A ceasefire that cannot survive a single day of commercial shipping pressure is not a ceasefire. It is an armistice of convenience, and the convenience just expired.
What the record actually shows
The factual sequence is short and worth pinning down. On 25 June 2026, Iran attacked commercial shipping in the Strait of Hormuz — Polymarket's markets and Mr Trump's own statements put the figure at four vessels — using what OANN's reporting describes as "a series of attack drone strikes." Mr Trump told reporters on 26 June that Iran had "committed a foolish violation of the ceasefire," language he repeated across posts at 16:08 UTC and 16:58 UTC, and elaborated on at 20:18 UTC. By evening, US forces had struck targets inside Iran, and refueller traffic suggested follow-on operations were being staged.
What the record does not yet show is whether the Iranian action was a deliberate provocation, a contested response to an earlier incident, or a factional spasm by an IRGC element operating outside the chain of command. The Tehran line, as relayed at 20:08 UTC by Iranian outlet Sprinterpress quoting General Rezaei, is that Iran bears the cost of "ensuring security, protecting the environment, and establishing insurance mechanisms" in the strait — and that those costs "should not be paid out of the Iranian people's pocket." That is a claim about maritime stewardship, not aggression. It is also the standard Iranian framing when Tehran wishes to reframe a hostile act as a regulatory or defensive posture.
The cease-fire that never was
The deeper problem is not who fired first on 25 June. It is that the architecture being described as a "ceasefire" has never contained the political machinery to police the strait. A ceasefire is a bilateral arrangement with named intermediaries, defined exclusion zones, and a hotline. The arrangement in place between Washington and Tehran since the spring has had none of those, and the events of the last 48 hours are the predictable consequence.
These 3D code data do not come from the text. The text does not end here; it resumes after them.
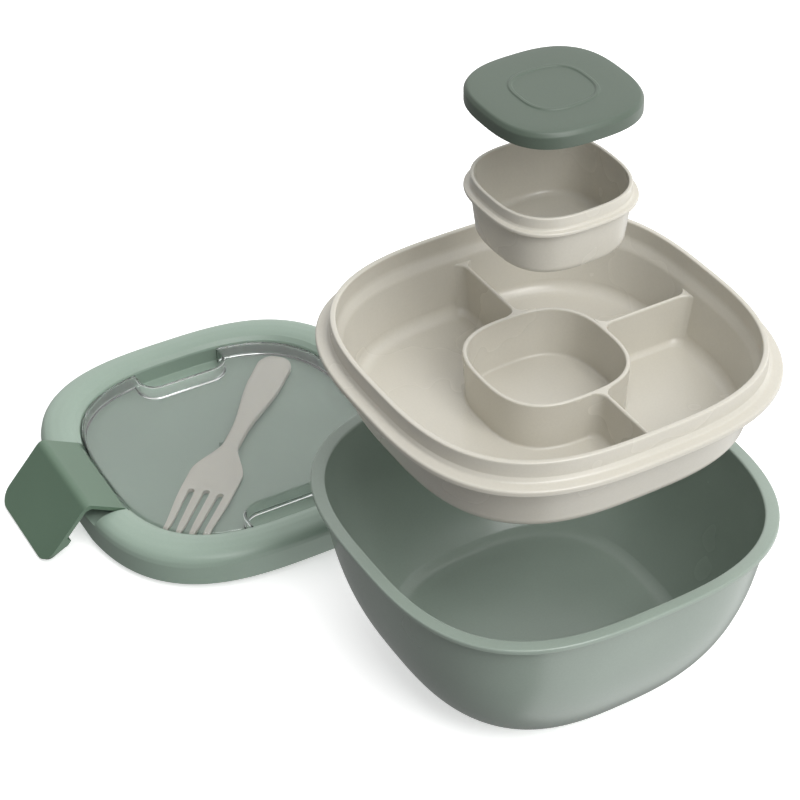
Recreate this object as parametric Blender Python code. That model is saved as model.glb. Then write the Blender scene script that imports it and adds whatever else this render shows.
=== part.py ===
"""Square food container with a clip-on lid, shown as an exploded set.

A deep bowl stands at the origin. A divided tray, a small sauce cup and the cup's
own lid hang above it on its axis, each straight above the place it drops into.
The main lid lies beside the bowl with both latches swung open. Under its clear
cover it carries a fork. Units are metres, +Z is up, and the origin is the centre
of the bowl's base. Lid parts are drawn in the lid's own frame, whose origin is
the centre of the skirt's lower edge, and an empty puts them beside the bowl.
"""

import math

import bmesh
import bpy
from mathutils import Vector

# ---- shape of every outline -------------------------------------------------
OUTLINE_POWER = 2.92       # superellipse power of bowl, tray and main lid
BASE_POWER = 2.7           # the bowl's base is rounder than its rim
SMALL_POWER = 2.75         # well, sauce cup and sauce cup lid
STEPS_LARGE = 64           # points round a large outline
STEPS_SMALL = 48           # points round a small outline
GAP = 0.0003               # gap between faces that touch

# ---- bowl -------------------------------------------------------------------
FLANGE_HALF = 0.0912       # half the width across the tray's flange
BOWL_LIP = 0.0048          # how far the bowl's lip passes the flange
BOWL_HEIGHT = 0.0850
BOWL_WALL = 0.0024
BOWL_BASE_INSET = 0.0340   # from the lip in to the edge of the flat base
RIM_BAND = 0.0060          # width of the bowl's flat rim
LIP_THICK = 0.0025

# ---- tray -------------------------------------------------------------------
TRAY_DEPTH = 0.0290        # from the flange's underside down to the tray's base
BAND_HEIGHT = 0.0125       # from the flange's underside up to the bead
FLANGE_THICK = 0.0030
FLANGE_WIDTH = 0.0060      # from the band out to the flange's edge
TRAY_WALL = 0.0022
TRAY_FLOOR = 0.0020
DIVIDER_THICK = 0.0018
DIVIDER_TOP = -0.0030      # height of dividers and well, from the flange's underside
DIVIDER_OFFSET = 0.0065    # cross divider's distance from the tray's centre line

# ---- sauce cup and its lid --------------------------------------------------
CUP_FLANGE_HALF = 0.0331
CUP_DEPTH = 0.0215         # from the cup flange's underside down to its base
CUP_BAND = 0.0057          # from the cup flange's top up to the bead
CUP_FLANGE_THICK = 0.0017
CUP_FLANGE_WIDTH = 0.0025
CUP_WALL = 0.0015
CUP_LID_WALL = 0.0014
WELL_WALL = 0.0019
RING_HALF = 0.0154         # stacking ring on the cup lid
RING_WIDTH = 0.0014
RING_HEIGHT = 0.0005

# ---- main lid ---------------------------------------------------------------
LID_OVERHANG = 0.0010      # how far the skirt passes the tray's flange
LID_HEIGHT = 0.0175
SKIRT_WALL = 0.0024
RIM_WIDTH = 0.0190         # from the skirt in to the edge of the recess
FLOOR_UNDER = 0.0038       # underside of the recess floor
FLOOR_THICK = 0.0016
RIB_HEIGHT = 0.0074        # underside of the step between the floor and the gasket
RECESS_WALL = 0.0022
GASKET_THICK = 0.0018
GASKET_WIDTH = 0.0048

# ---- clear cover and fork ---------------------------------------------------
COVER_WALL = 0.0012
COVER_DROP = 0.0030        # from the rim's crown down to the cover's plate
COVER_ROUND = 0.0015
BAY_LENGTH = 0.0470        # finger bay, along the side
BAY_DEPTH = 0.0165         # finger bay, in from the side
BAY_CORNER = 0.0090
FORK_END_GAP = 0.00665     # from each end of the fork to the recess's corner, when centred
FORK_THICK = 0.0032
FORK_HEAD_HALF = 0.0138
FORK_NECK_HALF = 0.0042
FORK_HANDLE_HALF = 0.0096
FORK_SHIFT = 0.0010        # fork's middle, from the centre toward the tines' corner
TINE_LENGTH = 0.0350
TINE_GAP = 0.0035
CLIP_SIZE = (0.0060, 0.0022, 0.0034)   # small post beside the fork's neck

# ---- latches ----------------------------------------------------------------
LATCH_WIDTH = 0.0600
LATCH_THICK = 0.0020
LATCH_PLATE = 0.0210       # from the pin to the bend
LATCH_FLAP = 0.0380        # from the bend to the tip
LATCH_CORNER = 0.0090
LATCH_SLOPE = 9.0          # degrees the plate falls outward when it is shut
LATCH_FOLD = 75.0          # degrees from the plate's direction to the flap's
LATCH_OPEN = 36.0          # degrees the latches stand open here
HOOK_THICK = 0.0027
PIN_BACK = 0.0025          # from the edge of the recess out to the pin
PIN_HEIGHT = 0.0150
PIN_RADIUS = 0.0009
BARREL_RADIUS = 0.0022
PIN_HOLD = 0.0020          # length of pin held in the lid at each end

# ---- layout -----------------------------------------------------------------
TRAY_LIFT = 0.0783         # how far each piece hangs above its seat
CUP_LIFT = 0.0837
CUP_LID_LIFT = 0.0390
LID_ASIDE = 0.0005         # from the bowl's lip to the lid's skirt, in plan
LID_ALONG = -0.0654        # lid's centre from the bowl's, along Y
LID_TURN = -1.0            # degrees about +Z

# ---- sizes that follow from the ones above ----------------------------------
BOWL_HALF = FLANGE_HALF + BOWL_LIP
BAND_HALF = FLANGE_HALF - FLANGE_WIDTH
WELL_TOP_HALF = CUP_FLANGE_HALF + 0.0004
WELL_HALF = WELL_TOP_HALF - WELL_WALL
CUP_BAND_HALF = CUP_FLANGE_HALF - CUP_FLANGE_WIDTH
CUP_BODY_HALF = WELL_HALF - 0.0012
LID_HALF = FLANGE_HALF + LID_OVERHANG
RECESS_HALF = LID_HALF - RIM_WIDTH
LID_FLOOR = FLOOR_UNDER + FLOOR_THICK
PIN_HALF = RECESS_HALF + PIN_BACK
COVER_BASE = LID_FLOOR + GAP
RECESS_REACH = RECESS_HALF * 2.0 ** (0.5 - 1.0 / OUTLINE_POWER)    # centre to corner
FORK_LENGTH = 2.0 * (RECESS_REACH - FORK_END_GAP)
LID_PLACE = (-(BOWL_HALF + LID_HALF + LID_ASIDE), LID_ALONG)
TRAY_SEAT = BOWL_HEIGHT + GAP
CUP_SEAT = DIVIDER_TOP + GAP
CUP_LID_SEAT = CUP_FLANGE_THICK + GAP
# Inside the tray's band, less room for the lid's inner rib.
RIB_HALF = BAND_HALF - TRAY_WALL - 0.0020
CEILING = BAND_HEIGHT - FLANGE_THICK + GASKET_THICK + GAP


def clear_scene():
    for item in list(bpy.data.objects):
        bpy.data.objects.remove(item, do_unlink=True)


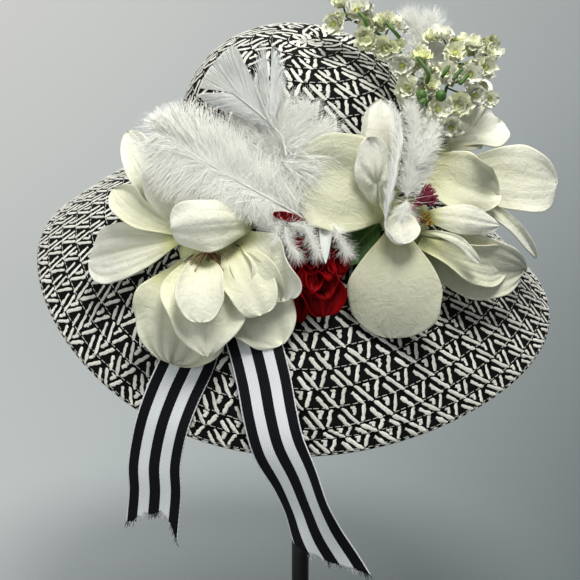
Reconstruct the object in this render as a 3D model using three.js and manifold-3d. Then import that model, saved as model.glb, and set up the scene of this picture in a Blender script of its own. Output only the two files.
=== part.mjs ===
// Wide-brim hat of braided straw, trimmed with fabric flowers, feathers and striped ribbon,
// on a plain pole stand. Millimetres, +Z up, front towards -Y.
// The origin is the middle of the underside of the stand's base.

import * as THREE from 'three';
import { mergeVertices } from 'three/addons/utils/BufferGeometryUtils.js';
import Module from 'manifold-3d';

const wasm = await Module();
wasm.setup();

// Driving dimensions of the hat
const GAP = 0.3;                 // clearance where two pieces meet
const WALL = 1.8;                // braid, one layer with its overlap
const BRIM_THICKNESS = WALL * 1.25;
const FACET_SAG = 0.6;           // how far the crown's flat facets cut inside its true curve
const CROWN_HALF_WIDTH = 93;     // outside, left to right
const CROWN_HALF_DEPTH = 98;     // outside, front to back
const CROWN_HEIGHT = 115.5;
const CROWN_SQUARENESS = 2.7;    // superellipse power of the side profile
const BRIM_REACH = 203.4;        // mean distance of the edge from the crown's axis
const BRIM_DROP = 92;            // mean drop of the edge below the head opening
const BRIM_BOW = 0.62;           // share of the drop that is straight, the rest steepens outwards
const HAT_TILT = 21;             // degrees, the crown leans to the front
const HAT_ROLL = 5.35;           // degrees, the right side lies lower
const HAT_PLACE = new THREE.Vector3(-7, -5, 400);   // middle of the head opening

// The edge's waves around the hat: reach and height as sums of cosines and sines
const EDGE_WAVES = [
  { turns: 1, reachCos: 9.0, reachSin: -1.1, heightCos: -7.8, heightSin: -3.5 },
  { turns: 2, reachCos: 1.05, reachSin: 0, heightCos: 13.1, heightSin: -1.2 },
  { turns: 3, reachCos: 2.15, reachSin: 0.43, heightCos: -2.1, heightSin: -3.0 },
];

// Driving dimensions of the ribbon
const RIBBON_WIDTH = 38;
const RIBBON_THICKNESS = 1;
const BAND_FOOT = 2;             // height of the hatband's lower edge

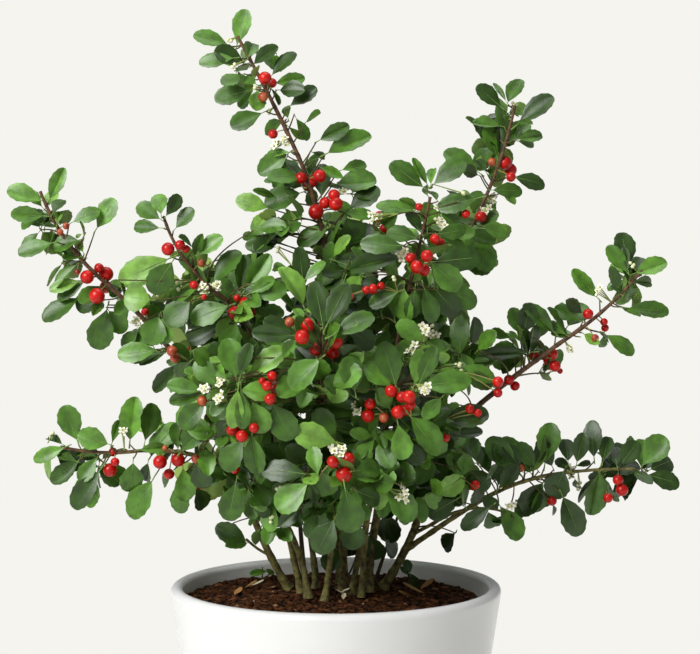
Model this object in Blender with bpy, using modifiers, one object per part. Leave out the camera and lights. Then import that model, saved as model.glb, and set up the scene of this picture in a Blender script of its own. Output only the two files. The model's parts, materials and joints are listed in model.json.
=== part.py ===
# Potted yaupon holly: a many-stemmed evergreen shrub in a white glazed pot.
# Metres, +Z up. The origin is the middle of the pot's flat underside, the front faces -Y.
import math

import bmesh
import bpy
from mathutils import Vector, noise
from mathutils.bvhtree import BVHTree

MODEL_NAME = "potted_yaupon_holly"
MM = 0.001

# Pot: a tapered planter with a full round lip and a flat underside
POT_HEIGHT = 190 * MM
RIM_RADIUS = 105 * MM
POT_WALL = 8.2 * MM
POT_FLOOR = 10 * MM
POT_TAPER = math.radians(8.5)
POT_FOOT_ROUND = 3 * MM
LIP_ARC_STEPS = 4
TURN_STEPS = 32

# Soil: a plug that fills the pot, with a low flat mound under the stems
GAP = 0.3 * MM
SOIL_EDGE_DROP = 11 * MM
SOIL_MOUND_DROP = 6 * MM
SOIL_MOUND_RADIUS = 50 * MM

# Limbs
TUBE_SIDES_RESOLUTION = 2
LIMB_STEP = 12 * MM
FLARE_HEIGHT = 8 * MM
FLARE_FACTOR = 1.55
SEAT_GAP = 0.4 * MM
TRIM_STEP = 0.4 * MM
RING_POINTS = 12
PATH_STEP = 2 * MM
FORK_SCAN_SHARE = 0.004
FORK_SCAN_STEPS = 8

# Foliage
MASS_SEGMENTS = 12
MASS_RINGS = 8
MASS_GAP = 0.5 * MM
MASS_UNEVEN = 0.26
MASS_LUMP_SIZE = 26 * MM
MASS_SEED_SHIFT = Vector((3.7, 1.9, 5.3))
SLEEVE_CORES = (0.15, 0.3, 0.5, 0.7, 0.85)
CLUMP_CORES = (0.5,)

SOIL_TOP = POT_HEIGHT - SOIL_MOUND_DROP
MERGE_DISTANCE = 0.05 * MM
OFF_AXIS = Vector((0.13, 1, 0.07))

# A limb leaves the soil at its foot (x, y), or another limb at a share of its length.
# Its lean from the upright and its compass heading (0 is +X, 90 is +Y) are given at even
# stations from foot to tip, in degrees, so that the limb curves smoothly between them.
LIMBS = {
    "stem_far_left": {
        "foot": (-31, 17), "length": 315, "radii": (2.4, 1.0),
        "leans": (34, 17, 35, 49, 16), "headings": (217, 189, 192),
    },
    "stem_left": {
        "foot": (-22, 3), "length": 277, "radii": (2.2, 0.9),
        "leans": (16, 15, 7, 53, 11), "headings": (219, 233, 165),
    },
    "stem_low_left": {
        "foot": (-17, -18), "length": 219, "radii": (2.1, 0.9),
        "leans": (7, 29, 68, 95, 71), "headings": (196, 191, 186),
    },
    "stem_rear_left": {
        "foot": (-13, 17), "length": 265, "radii": (2.0, 0.9),
        "leans": (4, 22, 50, 48), "headings": (150, 122, 130),
    },
    "stem_front": {
        "foot": (-7, -28), "length": 183, "radii": (2.0, 1.0),
        "leans": (10, 7, 28, 38, 43), "headings": (340, 254, 273),
    },
    "stem_leader": {
        "foot": (5, 11), "length": 375, "radii": (2.6, 1.0),
        "leans": (2, 8, 2, 24, 32), "headings": (253, 220, 152),
    },
    "stem_centre_right": {
        "foot": (10, -3), "length": 271, "radii": (2.0, 0.9),
        "leans": (16, 20, 8, 15, 11), "headings": (306, 315, 358),
    },
    "stem_front_right": {
        "foot": (16, -14), "length": 172, "radii": (1.8, 0.9),
        "leans": (8, 20, 42, 48), "headings": (290, 286, 280),
    },
    "stem_right_upper": {
        "foot": (21, 3), "length": 334, "radii": (2.3, 0.9),
        "leans": (1, 22, 13, 26, 10), "headings": (23, 2, -20),
    },
    "stem_rear_right": {
        "foot": (18, 23), "length": 265, "radii": (2.0, 0.9),
        "leans": (10, 22, 42, 38), "headings": (40, 60, 50),
    },
    "stem_far_right": {
        "foot": (30, 16), "length": 280, "radii": (2.7, 0.9),
        "leans": (34, 14, 50, 55, 36), "headings": (352, 352, 359),
    },
    "stem_rear": {
        "foot": (2, 30), "length": 205, "radii": (2.1, 0.9),
        "leans": (10, 28, 48, 44), "headings": (100, 92, 88),
    },
    "bough_low_right": {
        "parent": "stem_far_right", "share": 0.10, "length": 172, "radii": (1.9, 0.8),
        "leans": (53, 57, 82, 93), "headings": (338, 355, 361),
    },
    "bough_under_right": {
        "parent": "stem_far_right", "share": 0.14, "length": 82, "radii": (1.3, 0.7),
        "leans": (64, 60, 84, 112), "headings": (318, 328, 335),
    },
    "bough_low_twig": {
        "parent": "stem_far_left", "share": 0.085, "length": 30, "radii": (1.0, 0.7),
        "leans": (66, 48, 40), "headings": (205, 195, 190),
    },
    "bough_rear_leader": {
        "parent": "stem_rear", "share": 0.12, "length": 222, "radii": (1.7, 0.9),
        "leans": (38, 12, 4, 16), "headings": (60, 78, 100),
    },
}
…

The Western wire line — Trump, OANN, the flight trackers — reads as a clean narrative of Iranian bad faith. The Iranian counter-line reads as a clean narrative of Iranian grievance. Both can be true at once, and both probably are. What neither narrative addresses is the structural condition: roughly a fifth of the world's seaborne oil passes through a 21-mile-wide chokepoint guarded, in practice, by an Iranian navy whose institutional incentive is to remind everyone of that fact at regular intervals. Citing Rezaei in isolation makes him sound like a maritime-justice campaigner. Cite him next to four burning tankers and the framing shifts.
What is actually being tested
The phrase "foolish violation" is doing diplomatic work that the underlying facts do not earn. It pre-positions any US response as defensive and proportionate, which matters because the US domestic appetite for a third Middle Eastern war in fifteen years is thin. By calling the Iranian action "foolish," Mr Trump is signalling that it was both reckless and isolated — a rogue move, not a strategic one — and therefore something the US can answer without an escalation spiral.
That framing is contestable. Iran's maritime posture in Hormuz has been strategic for four decades. The Revolutionary Guard's navy exists, organisationally, to do exactly what was done on 25 June: impose a cost on Western and Gulf shipping that only Tehran can relieve. If four tankers were struck, that is not a violation of a norm; it is the operational expression of a doctrine that has been public, named, and uninterrupted since the Iran–Iraq war's "Tanker War" phase of 1984–88. The doctrine has survived presidents on both sides of the US aisle. The current occupant is testing whether it can survive one more.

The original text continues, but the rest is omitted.